Professional Development

Companies can allow for employee volunteer opportunities that target the skills of different teams. IT employees can design websites for non-profits or managers can help refugees design business plans. Combining challenging projects with volunteering can make employees feel good about themselves and the company while developing skills critical to their work.

Goals and Tracking

To create an effective and integrative program, companies need to start by defining their goals for volunteering. This can be a certain number of hours per year or one large group event a year. These goals often coincide with companies’ reasons for wanting to start a volunteer program. To track those goals, companies need a system for recording individual employee hours. Periodic assessment can inform whether a change in goals or implementation is necessary. Tracking progress can also motivate employees.

Company Culture

By making volunteering a part of the company culture, companies can normalize volunteer participation.

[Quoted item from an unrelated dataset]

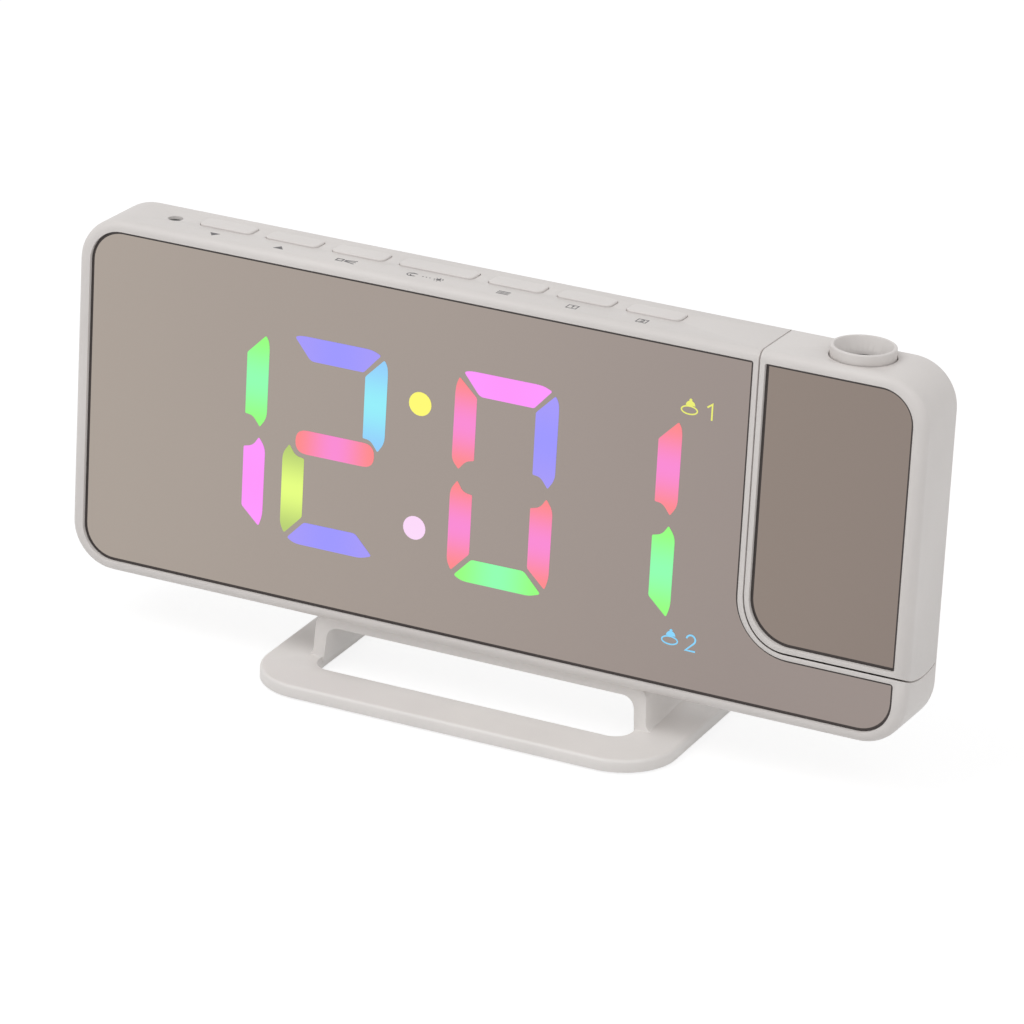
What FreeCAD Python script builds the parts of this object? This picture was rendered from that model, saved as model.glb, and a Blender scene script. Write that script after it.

Managers, from team leaders to the CEO, can set an example and help integrate volunteerism as a company value by participating themselves. Human resources can include information on volunteer programs during the employee onboarding process. Updates from volunteer projects should be a regular conversation in team and company meetings.

Incentives for Employees

Integrating volunteer opportunities in the workplace is more effective if employees experience rewards for involvement. Some companies set aside a specific number of days per year for which employees can substitute work for volunteering. Other businesses offer to donate a certain amount of money per each employee volunteer hour. Competition between employees can motivate participation in a volunteer program by offering employees with the most hours prizes or a day off.

Instituting volunteer opportunities in the workplace stems from offering attractive options, a clear system for participation, and a company culture that prioritizes volunteering. When employees understand how volunteering benefits them and the company, they want to buy into the program and participate. These tips help companies devise ways to integrate volunteering into their offices.